Forget the quarterly swings to sequential growth, Chargeurs is delivering on its promise of focused, profitable growth.
Chargeurs released Q3 top line like-for-like growth of 1%, a slowdown on previous quarters (9 months up 2.5%). Real growth at +11% reflected the contributions from successful acquisitions.
Quarterly sales reporting can be misleading. This is the case for Chargeurs’ Q3 as its niche but “world” businesses are subject to quarterly shifts of operations that bear no relation to the underlying growth trend.
The Q3’s modest proforma growth can be narrowed down to superior Q3 growth a year ago and client business being recorded earlier (Protective Film) or booked later (Technical Substrates).
All in all, after speaking with management, we discern no untoward trends. While the case for downgrades to global growth has been gaining strength of late, Chargeurs is not really seeing any such signal in its current operations.

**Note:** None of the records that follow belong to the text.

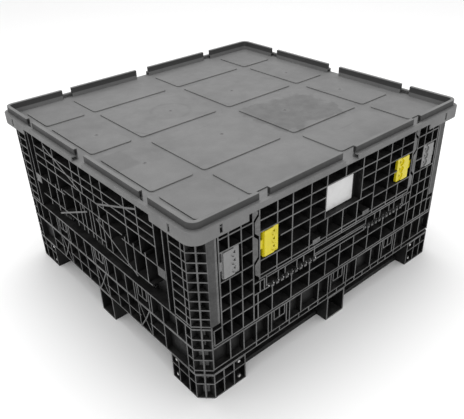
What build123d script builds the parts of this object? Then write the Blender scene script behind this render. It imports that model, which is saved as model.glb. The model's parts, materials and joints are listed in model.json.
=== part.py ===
"""Folding-wall bulk container with a lift-off lid, 48 x 45 in footprint. Millimetres, +Z up, front at -Y.

The base, a deck with four curbs, stands on three runners. The left and right walls end in corner posts.
The front and back walls, each a beam with two towers, hang between the posts and hold a drop door.
"""
from build123d import *
import os

os.makedirs("parts", exist_ok=True)

# Footprint and heights
LENGTH = 1219.0
WIDTH = 1143.0
HALF_L = LENGTH / 2
HALF_W = WIDTH / 2
CORNER = 39.0
WALL = 45.0
Z_FORK = 103.0
Z_ROW = 125.0
Z_DECK = 150.0
Z_CURB = 211.0
Z_SIDE_CURB = 291.0
Z_TOP = 628.0

# Plastic sections
RIB = 4.5
SKIN = 6.0
FACE_DEPTH = 20.0
CURB_DEPTH = 50.0

# Feet and skids
FOOT_X = 440.0
FOOT_Y = 406.0
MID_X = 47.0
MID_Y = 45.0
FOOT_FACE = 24.0
SKID_IN = 46.0
SKID_WIDTH = 75.0
SKID_HEIGHT = 18.0
SCREW_R = 5.0
BOSS_R = 9.0

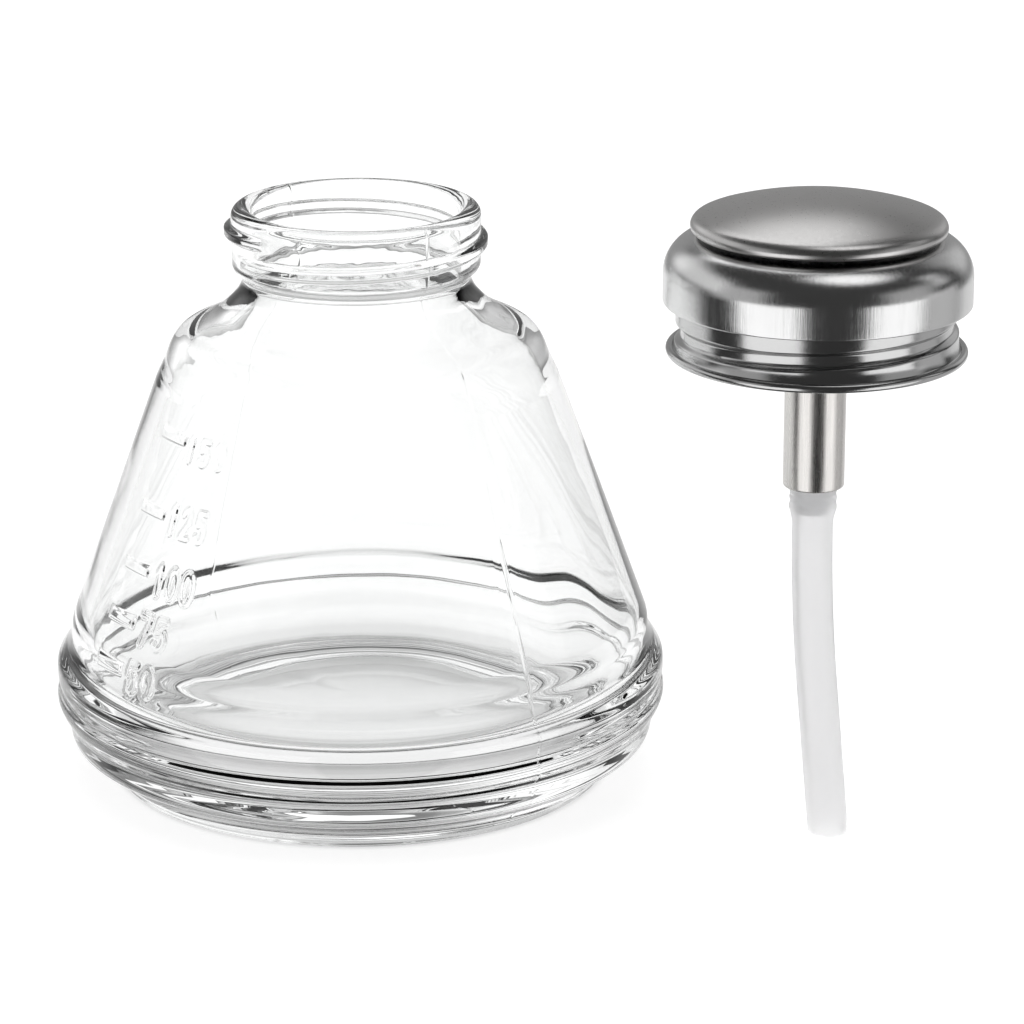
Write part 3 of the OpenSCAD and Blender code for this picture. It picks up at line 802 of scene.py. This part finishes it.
def studio_light(nodes, links, direction, panels, grey):
    """Brightness in a direction of the room: grey, with the panels and the box overhead added."""
    split = nodes.new("ShaderNodeSeparateXYZ")
    links.new(direction, split.inputs[0])

    def calc(op, a, b=None):
        node = nodes.new("ShaderNodeMath")
        node.operation = op
        for spot, value in enumerate((a, b)):
            if value is None:
                continue
            if isinstance(value, (int, float)):
                node.inputs[spot].default_value = value
            else:
                links.new(value, node.inputs[spot])
        return node.outputs[0]

    def step(source, start, end):
        node = nodes.new("ShaderNodeMapRange")
        node.interpolation_type = "SMOOTHSTEP"
        node.inputs["From Min"].default_value = start
        node.inputs["From Max"].default_value = end
        links.new(source, node.inputs["Value"])
        return node.outputs["Result"]

    def window(source, start, end, soft):
        return calc("MULTIPLY", step(source, start - soft / 2, start + soft / 2),
                    calc("SUBTRACT", 1.0, step(source, end - soft / 2, end + soft / 2)))

    deg = 180 / math.pi
    right, back, up = (split.outputs[axis] for axis in "XYZ")
    side = calc("MULTIPLY", calc("ARCTAN2", right, calc("MULTIPLY", back, -1.0)), deg)
    turned = calc("ADD", side, calc("MULTIPLY", calc("LESS_THAN", side, 0.0), 360.0))
    height = calc("MULTIPLY", calc("ARCSINE", up), deg)
    total = calc("ADD", grey, 0.0)
    for _, s0, s1, h0, h1, soft, power in panels:
        around = turned if s1 > 180 else side
        lit = calc("MULTIPLY", window(around, s0, s1, soft), window(height, h0, h1, soft))
        total = calc("ADD", total, calc("MULTIPLY", lit, power))
    x, y, z, reach, soft, power = TOP_BOX
    size = math.sqrt(x * x + y * y + z * z)
    rest = calc("ADD", calc("MULTIPLY", back, y / size), calc("MULTIPLY", up, z / size))
    along = calc("ADD", calc("MULTIPLY", right, x / size), rest)
    off = calc("MULTIPLY", calc("ARCCOSINE", along), deg)
    overhead = calc("SUBTRACT", 1.0, step(off, reach - soft, reach + soft))
    return calc("ADD", total, calc("MULTIPLY", overhead, power))


def make_world():
    world = bpy.data.worlds.new("studio")
    bpy.context.scene.world = world
    world.use_nodes = True
    nodes, links = world.node_tree.nodes, world.node_tree.links
    coord = nodes.new("ShaderNodeTexCoord")
    total = studio_light(nodes, links, coord.outputs["Generated"], PANELS, STUDIO_GREY)
    back = nodes["Background"]
    links.new(total, back.inputs["Color"])
    back.inputs["Strength"].default_value = 1.0


def make_room():
    """The walls of the room, which only light that comes through glass or the tube can see."""
    mesh = bpy.data.meshes.new("room")
    n, m, radius = 48, 20, 5.0
    verts = [(0.0, 0.0, radius)]
    for i in range(1, m):
        tilt = math.pi * i / m
        for k in range(n):
            turn = 2 * math.pi * k / n
            out = radius * math.sin(tilt)
            verts.append((out * math.cos(turn), out * math.sin(turn), radius * math.cos(tilt)))
    verts.append((0.0, 0.0, -radius))
    faces = [(0, 1 + k, 1 + (k + 1) % n) for k in range(n)]
    for i in range(m - 2):
        a, b = 1 + i * n, 1 + (i + 1) * n
        faces += [(a + k, b + k, b + (k + 1) % n, a + (k + 1) % n) for k in range(n)]
    a = 1 + (m - 2) * n
    faces += [(a + k, len(verts) - 1, a + (k + 1) % n) for k in range(n)]
    mesh.from_pydata(verts, [], faces)
    obj = bpy.data.objects.new("room", mesh)
    bpy.context.scene.collection.objects.link(obj)
    mat = bpy.data.materials.new("room_light")
    mat.use_nodes = True
    nodes, links = mat.node_tree.nodes, mat.node_tree.links
    nodes.remove(nodes["Principled BSDF"])
    coord = nodes.new("ShaderNodeTexCoord")
    unit = nodes.new("ShaderNodeVectorMath")
    unit.operation = "NORMALIZE"
    links.new(coord.outputs["Object"], unit.inputs[0])
    glow = nodes.new("ShaderNodeEmission")
    light = studio_light(nodes, links, unit.outputs["Vector"], THROUGH, THROUGH_GREY)
    links.new(light, glow.inputs["Strength"])
    links.new(glow.outputs["Emission"], nodes["Material Output"].inputs["Surface"])
    mesh.materials.append(mat)
    obj.visible_camera = False
    obj.visible_glossy = False
    obj.visible_diffuse = False
    obj.visible_shadow = False


def make_lights():
    middle = (0.03, 0.0, 0.05)
    area_light("left_softbox", (-0.75, -0.25, 0.35), middle, (0.35, 0.7), 2.5)
    area_light("right_softbox", (0.75, -0.2, 0.35), middle, (0.3, 0.7), 2.0)
    area_light("top_softbox", (0.0, 0.1, 0.95), middle, (0.9, 0.7), 6.0)
    make_world()
    make_room()
    bpy.context.scene.view_settings.view_transform = "Standard"


# Nodes that stay as packed, by the material they get
NODE_LOOKS = {
    "pump_steel": ("disc_plate", "valve_hub", "head_nut", "stem", "lock_nut", "inlet_valve",
                   "valve_retainer"),
    "ball_steel": ("outlet_ball", "inlet_ball"),
    "inner_plastic": ("piston", "guide_bush"),
    "seal_rubber": ("piston_seal", "stem_seal", "collar_gasket", "barrel_washer"),
}


def dress_nodes(mats):
    for look, names in NODE_LOOKS.items():
        for name in names:
            for spot in NODES[name].material_slots:
                spot.material = mats[look]


make_camera()
# Metals: colour, roughness and its spread, stretch of the grain, its scale and its bump
METALS = {
    "brushed_steel": ((0.63, 0.622, 0.616), 0.31, 0.05, EVEN, 2500.0, 0.12),
    "cover_steel": ((0.72, 0.72, 0.72), 0.19, 0.07, BRUSHED, 3500.0, 0.42),
    # The collar's steel is darker than the cover's: partly its own tone, partly painted shade from
    # the cover's overhang.
    "polished_steel": ((0.55, 0.55, 0.55), 0.17, 0.04, EVEN, 1800.0, 0.1),
    "barrel_steel": ((0.72, 0.7, 0.68), 0.29, 0.07, BRUSHED, 3500.0, 0.25),
    "pump_steel": ((0.6, 0.605, 0.61), 0.28),
    "spring_steel": ((0.55, 0.555, 0.57), 0.25),
    "ball_steel": ((0.75, 0.75, 0.77), 0.06, 0.02),
}
MATS = {"clear_glass": glass_material()}
for metal, values in METALS.items():
    MATS[metal] = metal_material(metal, *values)
MATS["inner_plastic"] = plastic_material("inner_plastic", (0.82, 0.82, 0.8), 0.4)
MATS["seal_rubber"] = plastic_material("seal_rubber", (0.025, 0.025, 0.027), 0.5)
MATS["tube_plastic"] = tube_material()
make_bottle(MATS["clear_glass"])
make_disc(MATS["brushed_steel"])
make_cover(MATS["cover_steel"])
make_collar(MATS["polished_steel"])
make_barrel(MATS["barrel_steel"])
make_tube(MATS["tube_plastic"])
make_spring(MATS["spring_steel"])
dress_nodes(MATS)
make_floor()
make_lights()
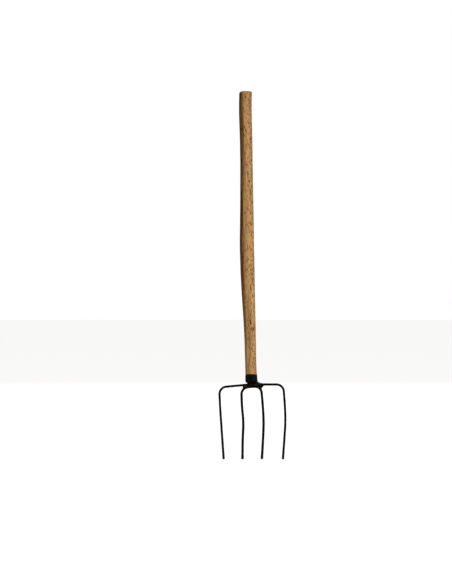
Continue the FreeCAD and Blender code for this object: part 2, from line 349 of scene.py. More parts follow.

What matters above all is the sense of consistent delivery quarter after quarter. Businesses such as Luxury Materials (ex Wool) or Fashion Technologies (ex Interlining) that would have been disposed of by most fast money managers on account of no growth have been revitalised to great effect through a combination of focus on world niche markets, a rising mix across the businesses, investment in people more than in blunt capacity and sensible external growth at keen prices. Easily said but the proof is clearly in the 2018 pudding.
Also consistent with earlier comments about Chargeurs being a world group even if small in size, the Q3 sales release was enriched by the addition of a geographical breakdown. This is good to have and confirms the shift in growth away from Europe.
Note that the group is also keen to align its world assets with its world revenues so as to prevent FX squeezes with good progress already having been made in the US.
There appears to be no reason to revisit our sales and earnings forecasts at least at the operating level.